A number of activities to mark “equal pay day” have been taking place to highlight that women are paid on average 20 per cent less than men for the same job, including protest actions and discussions.

The nationwide campaign – which is being supported by the unions – is distributing cards shaped like 50-franc notes, which are “worth” only SFr39, representing the reality in the workplace.

In Zurich, the public service union, VPOD-SSP, presented the canton and the city with bills totalling SFr3 billion ($2.4 billion).

This, it estimated, was how much women employees had missed out on over the past decade. A similar bill was also handed over to the Basel authorities.

In other parts of the country, workers, including some at swissinfo, were paid a symbolic sum to highlight wage disparity – women were given SFr1-2 and men only SFr0.60-80.

Pay more

Unia, the country’s largest trade union, marked the day by calling on the retail sector to pay their female employees more.

It released the results of study, which found that these women were being paid 12.7 per cent less than their male colleagues, amounting annually to SFr1 billion.

This practice was not restricted to small shops either. Unia reported that discrimination on this scale was being exercised in businesses with more than 2,500 employees.

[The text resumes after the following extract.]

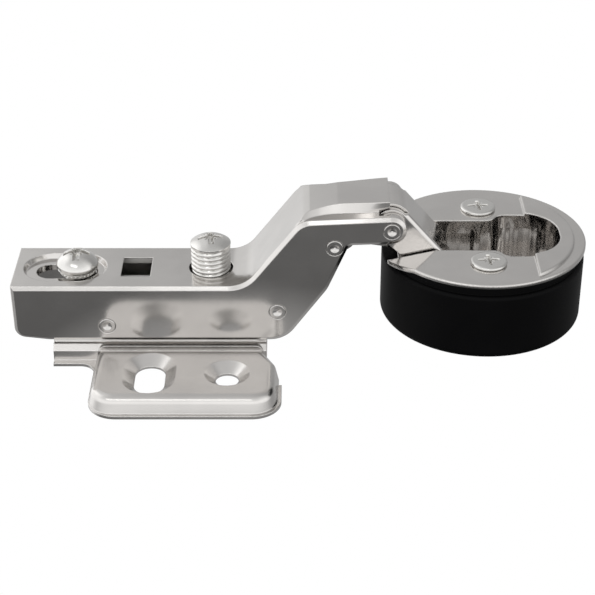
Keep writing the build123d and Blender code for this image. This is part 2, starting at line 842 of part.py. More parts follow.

On Tuesday, the Federal Statistics Office revealed that the pay gap had been marginally reduced in recent years but wage discrimination was still taking place in four out of ten cases.

In 2004 women earned on average SFr4,781 gross a month, whereas the figure for men was SFr5,953, amounting to a difference of 19.7 per cent. In 2002 the difference was 20.7 per cent.

swissinfo with agencies

The principle of equal rights for women and men was enshrined in the Swiss constitution in 1981.

The Federal Law on Equality between Women and Men has been in force since 1996.

The Federal Office for Equality was set up in 1988.